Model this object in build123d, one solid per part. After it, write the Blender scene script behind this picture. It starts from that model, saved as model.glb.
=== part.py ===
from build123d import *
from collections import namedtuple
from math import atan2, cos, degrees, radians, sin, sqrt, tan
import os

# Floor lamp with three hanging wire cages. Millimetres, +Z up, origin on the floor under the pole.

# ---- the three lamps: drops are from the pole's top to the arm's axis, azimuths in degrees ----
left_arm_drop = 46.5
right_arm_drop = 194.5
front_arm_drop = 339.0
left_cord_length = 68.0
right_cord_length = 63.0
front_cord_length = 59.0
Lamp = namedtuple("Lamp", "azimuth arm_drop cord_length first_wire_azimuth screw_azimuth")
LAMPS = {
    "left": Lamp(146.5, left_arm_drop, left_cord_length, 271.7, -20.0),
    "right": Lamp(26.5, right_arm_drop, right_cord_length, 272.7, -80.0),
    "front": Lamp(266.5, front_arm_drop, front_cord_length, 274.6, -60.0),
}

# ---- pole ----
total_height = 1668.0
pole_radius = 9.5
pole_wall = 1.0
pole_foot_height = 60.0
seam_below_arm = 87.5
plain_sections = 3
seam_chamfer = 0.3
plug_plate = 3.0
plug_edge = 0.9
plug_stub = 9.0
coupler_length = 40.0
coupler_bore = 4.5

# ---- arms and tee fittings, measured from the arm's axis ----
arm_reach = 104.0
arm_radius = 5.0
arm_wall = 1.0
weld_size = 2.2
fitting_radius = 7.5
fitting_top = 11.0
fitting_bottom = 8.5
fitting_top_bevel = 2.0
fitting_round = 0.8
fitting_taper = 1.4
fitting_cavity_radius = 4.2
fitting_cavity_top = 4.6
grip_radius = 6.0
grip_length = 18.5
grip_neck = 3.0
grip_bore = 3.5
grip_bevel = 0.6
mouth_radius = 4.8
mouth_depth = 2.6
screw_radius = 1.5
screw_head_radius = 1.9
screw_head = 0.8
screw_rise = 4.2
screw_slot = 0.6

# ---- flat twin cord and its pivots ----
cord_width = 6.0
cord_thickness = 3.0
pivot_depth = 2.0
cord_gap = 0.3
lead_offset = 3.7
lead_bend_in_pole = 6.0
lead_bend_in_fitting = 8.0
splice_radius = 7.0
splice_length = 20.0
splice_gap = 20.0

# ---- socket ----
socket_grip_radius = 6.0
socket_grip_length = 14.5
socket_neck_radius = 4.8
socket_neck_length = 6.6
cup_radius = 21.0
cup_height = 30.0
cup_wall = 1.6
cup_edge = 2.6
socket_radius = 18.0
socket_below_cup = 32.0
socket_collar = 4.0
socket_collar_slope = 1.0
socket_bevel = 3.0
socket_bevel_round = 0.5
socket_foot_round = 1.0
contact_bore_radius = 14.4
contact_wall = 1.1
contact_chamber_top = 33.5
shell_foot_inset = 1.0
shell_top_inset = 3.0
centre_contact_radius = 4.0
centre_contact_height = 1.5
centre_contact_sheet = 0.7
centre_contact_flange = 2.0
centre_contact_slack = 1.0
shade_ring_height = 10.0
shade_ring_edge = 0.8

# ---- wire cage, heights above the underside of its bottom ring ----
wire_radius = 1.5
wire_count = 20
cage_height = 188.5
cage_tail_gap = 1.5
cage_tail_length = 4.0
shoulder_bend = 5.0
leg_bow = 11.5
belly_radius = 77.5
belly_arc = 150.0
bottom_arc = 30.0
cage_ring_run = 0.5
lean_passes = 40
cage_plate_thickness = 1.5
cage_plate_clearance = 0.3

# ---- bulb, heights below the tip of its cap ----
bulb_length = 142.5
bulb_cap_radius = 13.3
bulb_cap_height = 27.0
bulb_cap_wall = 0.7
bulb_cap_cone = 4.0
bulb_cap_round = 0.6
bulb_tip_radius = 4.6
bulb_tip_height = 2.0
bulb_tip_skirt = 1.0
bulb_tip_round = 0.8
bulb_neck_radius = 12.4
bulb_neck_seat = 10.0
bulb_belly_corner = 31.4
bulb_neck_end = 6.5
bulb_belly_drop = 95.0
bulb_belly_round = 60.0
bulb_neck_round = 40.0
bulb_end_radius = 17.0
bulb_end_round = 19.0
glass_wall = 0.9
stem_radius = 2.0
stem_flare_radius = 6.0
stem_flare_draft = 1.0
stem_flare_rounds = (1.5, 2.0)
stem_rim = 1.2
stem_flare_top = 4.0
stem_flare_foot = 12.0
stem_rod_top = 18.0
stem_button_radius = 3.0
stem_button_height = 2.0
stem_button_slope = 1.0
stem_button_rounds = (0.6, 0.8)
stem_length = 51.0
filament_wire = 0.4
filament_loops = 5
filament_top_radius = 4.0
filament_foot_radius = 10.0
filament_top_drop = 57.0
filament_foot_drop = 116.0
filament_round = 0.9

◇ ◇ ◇

GOAL →
Every line holding "from" should be copied out.

EXERCISE RESPONSE →
Model this object in build123d, one solid per part. After it, write the Blender scene script behind this picture. It starts from that model, saved as model.glb.
from build123d import *
from collections import namedtuple
from math import atan2, cos, degrees, radians, sin, sqrt, tan
# ---- the three lamps: drops are from the pole's top to the arm's axis, azimuths in degrees ----
# ---- arms and tee fittings, measured from the arm's axis ----